§ GIVEN INFORMATION:
%%
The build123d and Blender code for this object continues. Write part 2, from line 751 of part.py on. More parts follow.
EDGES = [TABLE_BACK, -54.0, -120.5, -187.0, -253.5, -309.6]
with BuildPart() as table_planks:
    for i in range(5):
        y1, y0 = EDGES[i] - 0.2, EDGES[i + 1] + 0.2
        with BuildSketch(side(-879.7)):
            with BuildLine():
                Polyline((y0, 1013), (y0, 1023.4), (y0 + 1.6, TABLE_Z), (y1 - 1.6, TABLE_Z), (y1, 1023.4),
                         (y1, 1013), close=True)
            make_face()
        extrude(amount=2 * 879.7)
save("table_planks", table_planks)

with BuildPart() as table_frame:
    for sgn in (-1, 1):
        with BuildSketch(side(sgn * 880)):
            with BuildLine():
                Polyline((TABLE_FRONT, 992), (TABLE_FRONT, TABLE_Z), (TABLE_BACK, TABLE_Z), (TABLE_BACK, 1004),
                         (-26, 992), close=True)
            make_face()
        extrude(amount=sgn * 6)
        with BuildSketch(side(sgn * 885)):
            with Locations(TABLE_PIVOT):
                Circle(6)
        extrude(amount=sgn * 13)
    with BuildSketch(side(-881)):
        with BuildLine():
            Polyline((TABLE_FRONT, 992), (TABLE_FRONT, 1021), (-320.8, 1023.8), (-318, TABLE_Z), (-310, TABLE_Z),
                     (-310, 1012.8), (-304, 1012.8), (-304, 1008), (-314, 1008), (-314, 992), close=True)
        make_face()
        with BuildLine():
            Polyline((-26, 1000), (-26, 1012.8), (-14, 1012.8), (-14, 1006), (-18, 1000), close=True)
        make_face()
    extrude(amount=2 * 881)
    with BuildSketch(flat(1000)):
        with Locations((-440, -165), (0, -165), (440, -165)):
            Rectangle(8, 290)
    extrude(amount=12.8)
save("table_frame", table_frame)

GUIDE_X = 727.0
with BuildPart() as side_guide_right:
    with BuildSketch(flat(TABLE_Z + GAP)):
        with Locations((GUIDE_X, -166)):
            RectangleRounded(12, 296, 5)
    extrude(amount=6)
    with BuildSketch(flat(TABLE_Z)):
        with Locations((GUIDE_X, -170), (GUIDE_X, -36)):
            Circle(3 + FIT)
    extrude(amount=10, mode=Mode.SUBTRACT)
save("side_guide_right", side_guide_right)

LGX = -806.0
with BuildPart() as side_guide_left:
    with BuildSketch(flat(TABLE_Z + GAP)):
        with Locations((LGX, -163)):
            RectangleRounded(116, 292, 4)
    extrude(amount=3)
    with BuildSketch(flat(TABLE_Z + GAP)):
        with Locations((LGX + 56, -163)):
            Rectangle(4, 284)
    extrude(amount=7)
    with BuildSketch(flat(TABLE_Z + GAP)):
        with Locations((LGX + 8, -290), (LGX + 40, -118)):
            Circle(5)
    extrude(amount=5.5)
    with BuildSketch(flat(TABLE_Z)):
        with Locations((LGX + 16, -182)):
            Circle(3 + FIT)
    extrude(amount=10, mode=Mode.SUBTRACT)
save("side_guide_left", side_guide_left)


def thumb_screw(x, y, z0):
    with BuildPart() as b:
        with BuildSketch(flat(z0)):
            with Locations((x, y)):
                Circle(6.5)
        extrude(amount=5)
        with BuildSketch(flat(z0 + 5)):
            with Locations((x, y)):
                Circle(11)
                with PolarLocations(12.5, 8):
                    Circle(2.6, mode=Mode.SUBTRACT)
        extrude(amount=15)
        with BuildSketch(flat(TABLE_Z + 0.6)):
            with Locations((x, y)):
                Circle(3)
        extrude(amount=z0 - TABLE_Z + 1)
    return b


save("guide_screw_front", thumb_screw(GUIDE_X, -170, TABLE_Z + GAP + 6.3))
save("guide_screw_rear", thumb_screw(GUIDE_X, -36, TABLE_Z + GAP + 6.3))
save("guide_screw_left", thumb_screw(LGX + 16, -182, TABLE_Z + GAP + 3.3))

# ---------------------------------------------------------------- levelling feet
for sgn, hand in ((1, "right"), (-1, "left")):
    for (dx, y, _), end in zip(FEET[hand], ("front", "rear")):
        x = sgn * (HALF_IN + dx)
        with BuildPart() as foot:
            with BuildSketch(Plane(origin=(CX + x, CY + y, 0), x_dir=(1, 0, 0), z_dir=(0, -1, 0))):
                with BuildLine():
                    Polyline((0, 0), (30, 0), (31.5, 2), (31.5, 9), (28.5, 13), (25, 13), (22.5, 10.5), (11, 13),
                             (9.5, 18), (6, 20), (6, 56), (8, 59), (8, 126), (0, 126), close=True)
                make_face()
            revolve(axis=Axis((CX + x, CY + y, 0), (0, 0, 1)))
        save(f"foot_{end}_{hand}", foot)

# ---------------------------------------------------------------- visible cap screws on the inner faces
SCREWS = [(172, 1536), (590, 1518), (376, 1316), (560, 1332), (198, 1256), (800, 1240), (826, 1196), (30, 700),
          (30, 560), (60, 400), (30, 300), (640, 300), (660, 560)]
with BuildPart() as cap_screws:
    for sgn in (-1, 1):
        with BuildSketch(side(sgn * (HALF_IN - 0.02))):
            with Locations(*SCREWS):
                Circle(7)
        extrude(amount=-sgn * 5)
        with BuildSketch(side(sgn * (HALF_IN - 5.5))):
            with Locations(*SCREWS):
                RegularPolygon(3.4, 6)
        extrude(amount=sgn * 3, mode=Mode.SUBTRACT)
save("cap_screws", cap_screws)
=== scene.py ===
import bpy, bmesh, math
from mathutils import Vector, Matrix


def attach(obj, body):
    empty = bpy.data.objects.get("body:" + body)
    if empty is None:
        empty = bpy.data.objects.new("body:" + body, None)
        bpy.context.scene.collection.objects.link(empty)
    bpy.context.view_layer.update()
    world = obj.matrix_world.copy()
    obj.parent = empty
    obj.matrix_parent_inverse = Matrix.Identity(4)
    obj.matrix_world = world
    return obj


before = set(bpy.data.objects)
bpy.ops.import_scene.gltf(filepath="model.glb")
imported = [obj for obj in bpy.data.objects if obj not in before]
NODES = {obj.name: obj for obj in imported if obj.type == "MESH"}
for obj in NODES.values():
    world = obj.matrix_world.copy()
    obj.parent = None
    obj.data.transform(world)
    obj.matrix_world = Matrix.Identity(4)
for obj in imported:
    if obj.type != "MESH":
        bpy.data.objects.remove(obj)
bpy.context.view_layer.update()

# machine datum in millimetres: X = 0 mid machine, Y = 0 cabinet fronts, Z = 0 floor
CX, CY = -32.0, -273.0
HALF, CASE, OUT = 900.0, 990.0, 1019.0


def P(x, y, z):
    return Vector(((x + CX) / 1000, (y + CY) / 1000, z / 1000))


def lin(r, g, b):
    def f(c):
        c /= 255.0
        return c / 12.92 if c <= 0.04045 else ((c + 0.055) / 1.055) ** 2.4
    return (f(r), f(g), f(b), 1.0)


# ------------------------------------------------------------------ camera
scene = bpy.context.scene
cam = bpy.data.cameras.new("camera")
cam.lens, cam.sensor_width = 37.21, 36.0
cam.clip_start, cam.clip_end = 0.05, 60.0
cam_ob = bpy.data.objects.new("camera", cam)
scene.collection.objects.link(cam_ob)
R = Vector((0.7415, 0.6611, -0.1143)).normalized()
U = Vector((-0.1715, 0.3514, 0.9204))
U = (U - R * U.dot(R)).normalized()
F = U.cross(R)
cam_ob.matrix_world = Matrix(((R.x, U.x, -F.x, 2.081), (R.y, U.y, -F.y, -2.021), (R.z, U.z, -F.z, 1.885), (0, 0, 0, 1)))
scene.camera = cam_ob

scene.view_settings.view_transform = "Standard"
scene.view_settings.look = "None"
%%
%%
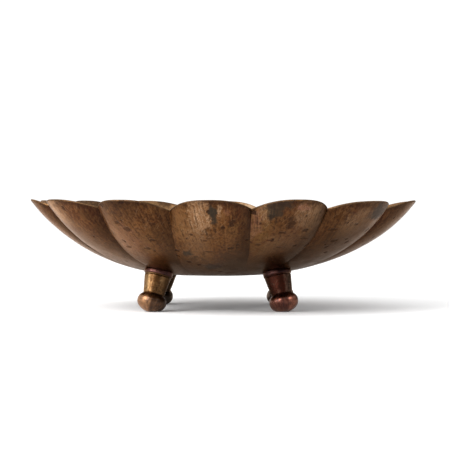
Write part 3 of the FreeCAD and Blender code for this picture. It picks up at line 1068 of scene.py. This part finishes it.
%%
§ STATED EXERCISE:
Extract the lines of the preceding material that run from the line with "obj.matrix_parent_inverse = Matrix.Identity(4)" through the line with "return Vector(((x +", inclusive, reproducing them exactly and adding nothing.

§ CORRECT ANSWER:
    obj.matrix_parent_inverse = Matrix.Identity(4)
    obj.matrix_world = world
    return obj


before = set(bpy.data.objects)
bpy.ops.import_scene.gltf(filepath="model.glb")
imported = [obj for obj in bpy.data.objects if obj not in before]
NODES = {obj.name: obj for obj in imported if obj.type == "MESH"}
for obj in NODES.values():
    world = obj.matrix_world.copy()
    obj.parent = None
    obj.data.transform(world)
    obj.matrix_world = Matrix.Identity(4)
for obj in imported:
    if obj.type != "MESH":
        bpy.data.objects.remove(obj)
bpy.context.view_layer.update()

# machine datum in millimetres: X = 0 mid machine, Y = 0 cabinet fronts, Z = 0 floor
CX, CY = -32.0, -273.0
HALF, CASE, OUT = 900.0, 990.0, 1019.0


def P(x, y, z):
    return Vector(((x + CX) / 1000, (y + CY) / 1000, z / 1000))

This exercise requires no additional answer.